The FSF had recently some headaches with security, it makes sense to
make it a high priority now on Savannah since we discovered that
intrusion. That might justify a long down time, and members of the GNU
project - properly informed - will certainly understand the inconvenience.
Savannah hackers consider their contribution as a technical and
political one, ie. making a comfortable and broadly open platform for
every people to hack Freely & together. Non-GNU is actively feeding the
GNU project, by spreading the word about Freedom and making it easy for
people to contribute (subscription on Savannah is heavily assisted by
your servitors).
From the point of view of Savannah hackers, we've been in a very
uncomfortable situation these last two weeks. The machine we've been
nursing day after day for a long time was suddenly unavailable, and we
had very few informations about what was going on. We worked hard to
make it a highly available service, and today we can't find a forgivable
reason for a 2 weeks downtime. The announce message on savannah.gnu.org
was very ackward : no apologies, out-of-topic political conerns about
Debian, non-validating HTML; the feedback I had was 'plainly amateurish
and irrespectful'. And, worst of all, we didn't know what to answer to
our users, which rather complained than empathized as you could guess.

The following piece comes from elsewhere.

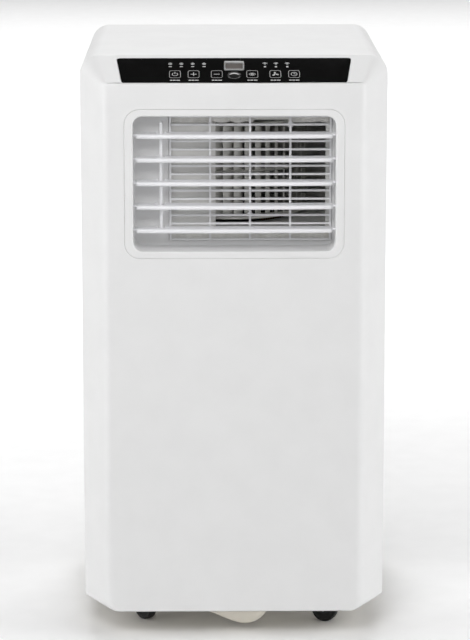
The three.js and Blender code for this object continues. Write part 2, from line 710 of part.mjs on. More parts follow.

Now I'm searching for a way out of this mess. And the time is
counted, we're loosing contributors, users and energy for Savannah every
day it stays down. More because of PR issues than the fact that we were
compromised in the first place. I consider it a great loss for Free
Software, and you could see I'm not the only one depressed. I foresee
two possibilities :
* We learn to work with each other better and closer.
The past experience is sadly very bad : yes, FSF sysadmins can't
handle most of the Savannah admin tasksin a timely manner; and no, we
never managed to get access to the proper machines (mail, web) to help
them although we have time and capacity for that. Mailing-list bugs are
a chore to fix while they physically require only a dumb command to
launch on the right machine. Web site update has not been functional for
more than 6 months. Etc.
The way the Savannah compromise was handled does not lead me to
conclude for improvements here. However I am less sentimental than
Mathieu on this issue and am certainly ready to discuss this issue
openly. Because that would be simply the best solution for all of us.
* Physically separate savannah.gnu.org and savannah.nongnu.org.
This way we separate the different concerns. This is another
machine to maintain though. To be more precise, nongnu.org could become
a standalone installation (web+mail+cvs), this way Savannah hackers will
have full control of the service and not compromise other GNU machines
since it would not rely on them.
I don't really expect Savannah will be working as before when it'll
be back online. First, Mathieu is upset and we're in trouble if he stops
contributing to Savannah. Second, if no discussion or action has been
taken to improve our relationship on this issue, others might follow. We
need happy hackers, not upset hackers.